## Excerpted data
+++

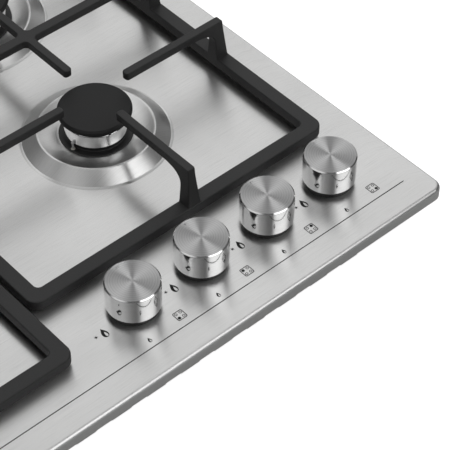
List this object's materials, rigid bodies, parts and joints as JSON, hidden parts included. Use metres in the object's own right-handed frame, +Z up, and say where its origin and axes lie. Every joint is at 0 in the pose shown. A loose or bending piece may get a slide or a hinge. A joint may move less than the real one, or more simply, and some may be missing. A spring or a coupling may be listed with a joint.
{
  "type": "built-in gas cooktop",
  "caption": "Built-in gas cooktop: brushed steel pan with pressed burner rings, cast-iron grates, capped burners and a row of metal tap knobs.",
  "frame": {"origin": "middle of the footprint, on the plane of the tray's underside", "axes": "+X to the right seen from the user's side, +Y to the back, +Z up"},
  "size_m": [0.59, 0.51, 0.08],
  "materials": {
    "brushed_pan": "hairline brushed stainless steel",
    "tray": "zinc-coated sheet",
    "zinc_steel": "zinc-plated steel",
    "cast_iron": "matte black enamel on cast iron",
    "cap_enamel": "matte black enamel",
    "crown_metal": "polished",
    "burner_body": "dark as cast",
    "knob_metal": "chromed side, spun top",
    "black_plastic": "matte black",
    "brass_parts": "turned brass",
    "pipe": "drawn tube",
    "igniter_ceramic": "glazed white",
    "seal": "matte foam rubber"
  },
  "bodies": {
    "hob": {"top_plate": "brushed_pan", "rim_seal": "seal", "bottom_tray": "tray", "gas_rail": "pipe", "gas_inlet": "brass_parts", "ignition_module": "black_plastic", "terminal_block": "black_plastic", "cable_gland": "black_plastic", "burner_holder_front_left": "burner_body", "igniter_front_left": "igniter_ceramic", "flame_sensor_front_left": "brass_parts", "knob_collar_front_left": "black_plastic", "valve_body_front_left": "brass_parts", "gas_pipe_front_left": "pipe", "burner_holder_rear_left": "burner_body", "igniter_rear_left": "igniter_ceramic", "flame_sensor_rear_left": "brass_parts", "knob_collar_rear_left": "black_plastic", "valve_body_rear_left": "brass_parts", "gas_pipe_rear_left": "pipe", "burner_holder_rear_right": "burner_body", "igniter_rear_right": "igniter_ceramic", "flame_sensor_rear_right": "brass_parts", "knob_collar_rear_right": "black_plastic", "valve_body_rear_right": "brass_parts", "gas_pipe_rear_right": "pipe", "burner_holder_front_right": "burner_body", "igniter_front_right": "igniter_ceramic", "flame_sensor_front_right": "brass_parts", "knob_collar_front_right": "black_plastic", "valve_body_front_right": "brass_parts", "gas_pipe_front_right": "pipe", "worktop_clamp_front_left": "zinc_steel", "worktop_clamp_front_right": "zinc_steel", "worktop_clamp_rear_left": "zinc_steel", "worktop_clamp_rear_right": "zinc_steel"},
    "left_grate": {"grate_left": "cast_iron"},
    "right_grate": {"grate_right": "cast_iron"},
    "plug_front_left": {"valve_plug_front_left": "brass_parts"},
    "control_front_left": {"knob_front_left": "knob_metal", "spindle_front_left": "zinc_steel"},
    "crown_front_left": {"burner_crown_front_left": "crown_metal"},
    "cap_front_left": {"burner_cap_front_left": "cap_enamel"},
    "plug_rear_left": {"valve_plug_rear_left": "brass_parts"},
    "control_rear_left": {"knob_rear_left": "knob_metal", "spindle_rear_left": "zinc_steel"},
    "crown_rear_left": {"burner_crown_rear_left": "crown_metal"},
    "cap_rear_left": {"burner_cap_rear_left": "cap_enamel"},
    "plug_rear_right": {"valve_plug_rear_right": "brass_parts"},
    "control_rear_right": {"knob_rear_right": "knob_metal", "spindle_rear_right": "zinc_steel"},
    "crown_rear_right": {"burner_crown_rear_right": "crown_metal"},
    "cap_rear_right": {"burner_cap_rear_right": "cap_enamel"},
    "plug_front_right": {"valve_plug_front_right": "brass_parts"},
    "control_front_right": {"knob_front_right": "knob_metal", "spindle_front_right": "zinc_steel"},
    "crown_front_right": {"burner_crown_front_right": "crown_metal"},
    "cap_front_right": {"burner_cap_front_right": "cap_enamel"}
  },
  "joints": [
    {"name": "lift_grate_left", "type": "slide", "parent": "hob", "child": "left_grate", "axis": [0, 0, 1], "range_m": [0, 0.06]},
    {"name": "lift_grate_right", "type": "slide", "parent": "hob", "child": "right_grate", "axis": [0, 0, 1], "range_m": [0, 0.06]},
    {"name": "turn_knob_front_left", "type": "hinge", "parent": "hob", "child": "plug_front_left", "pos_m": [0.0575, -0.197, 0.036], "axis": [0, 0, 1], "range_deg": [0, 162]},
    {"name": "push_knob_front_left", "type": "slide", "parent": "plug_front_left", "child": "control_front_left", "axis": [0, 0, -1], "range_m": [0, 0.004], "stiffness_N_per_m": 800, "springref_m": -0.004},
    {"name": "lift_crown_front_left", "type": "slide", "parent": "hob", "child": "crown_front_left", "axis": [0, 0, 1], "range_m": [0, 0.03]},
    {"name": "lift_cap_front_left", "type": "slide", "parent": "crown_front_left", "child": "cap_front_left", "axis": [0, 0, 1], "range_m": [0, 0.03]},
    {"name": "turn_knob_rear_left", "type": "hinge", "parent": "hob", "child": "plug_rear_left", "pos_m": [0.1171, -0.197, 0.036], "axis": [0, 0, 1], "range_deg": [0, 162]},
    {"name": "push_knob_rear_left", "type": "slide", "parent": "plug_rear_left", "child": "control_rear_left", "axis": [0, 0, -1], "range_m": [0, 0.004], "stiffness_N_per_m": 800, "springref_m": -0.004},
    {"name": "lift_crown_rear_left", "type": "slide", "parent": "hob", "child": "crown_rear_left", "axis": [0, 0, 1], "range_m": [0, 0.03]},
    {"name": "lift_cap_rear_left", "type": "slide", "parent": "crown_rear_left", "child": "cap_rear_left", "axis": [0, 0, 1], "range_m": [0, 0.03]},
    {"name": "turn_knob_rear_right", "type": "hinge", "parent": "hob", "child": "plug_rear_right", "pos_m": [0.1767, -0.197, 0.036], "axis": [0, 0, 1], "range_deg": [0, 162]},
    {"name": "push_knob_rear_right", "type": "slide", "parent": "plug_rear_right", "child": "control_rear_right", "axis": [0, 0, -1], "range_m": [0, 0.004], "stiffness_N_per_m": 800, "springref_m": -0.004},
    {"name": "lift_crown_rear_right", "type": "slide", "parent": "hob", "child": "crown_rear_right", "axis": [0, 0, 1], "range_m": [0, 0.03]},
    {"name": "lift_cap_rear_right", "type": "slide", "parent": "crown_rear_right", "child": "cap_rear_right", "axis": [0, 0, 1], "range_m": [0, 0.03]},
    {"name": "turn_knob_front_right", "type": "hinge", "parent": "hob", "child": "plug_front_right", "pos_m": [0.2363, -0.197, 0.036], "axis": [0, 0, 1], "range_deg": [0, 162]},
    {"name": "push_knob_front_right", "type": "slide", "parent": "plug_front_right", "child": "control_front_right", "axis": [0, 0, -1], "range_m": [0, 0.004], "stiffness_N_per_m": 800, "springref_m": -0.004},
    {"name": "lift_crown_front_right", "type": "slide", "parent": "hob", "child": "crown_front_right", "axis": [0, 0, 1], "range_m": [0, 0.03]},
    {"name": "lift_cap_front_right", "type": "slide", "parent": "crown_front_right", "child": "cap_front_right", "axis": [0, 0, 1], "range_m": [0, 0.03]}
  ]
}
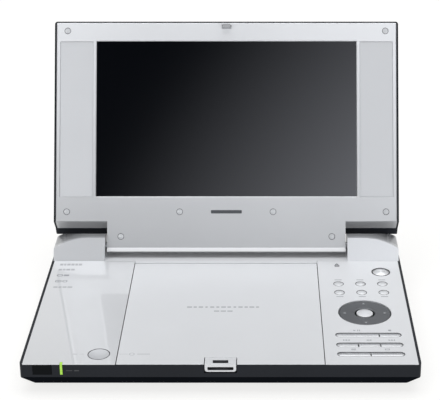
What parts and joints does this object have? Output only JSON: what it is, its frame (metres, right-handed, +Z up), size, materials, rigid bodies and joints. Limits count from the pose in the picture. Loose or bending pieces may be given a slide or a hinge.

+++

## Task prompt
Examine the listing and say how many of its lines contain the string "pose". Give the number alone.

## Answer below
2